Copy each line in the data that includes the word "with".
===== Given data
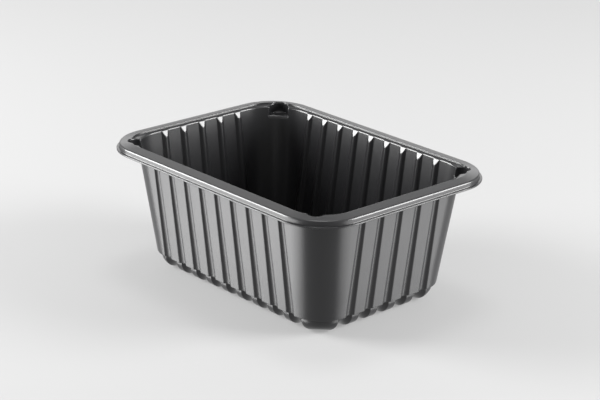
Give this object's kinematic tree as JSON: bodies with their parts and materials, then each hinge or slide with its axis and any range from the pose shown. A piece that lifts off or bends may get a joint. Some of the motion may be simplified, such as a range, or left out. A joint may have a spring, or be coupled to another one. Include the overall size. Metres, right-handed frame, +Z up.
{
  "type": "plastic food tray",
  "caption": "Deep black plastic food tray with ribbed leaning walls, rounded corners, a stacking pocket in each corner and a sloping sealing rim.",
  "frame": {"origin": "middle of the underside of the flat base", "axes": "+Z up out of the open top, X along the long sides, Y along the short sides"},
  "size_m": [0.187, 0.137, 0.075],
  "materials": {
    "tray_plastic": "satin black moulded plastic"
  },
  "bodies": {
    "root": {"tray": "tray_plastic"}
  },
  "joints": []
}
==========
→ **Exercise result**
Give this object's kinematic tree as JSON: bodies with their parts and materials, then each hinge or slide with its axis and any range from the pose shown. A piece that lifts off or bends may get a joint. Some of the motion may be simplified, such as a range, or left out. A joint may have a spring, or be coupled to another one. Include the overall size. Metres, right-handed frame, +Z up.
  "caption": "Deep black plastic food tray with ribbed leaning walls, rounded corners, a stacking pocket in each corner and a sloping sealing rim.",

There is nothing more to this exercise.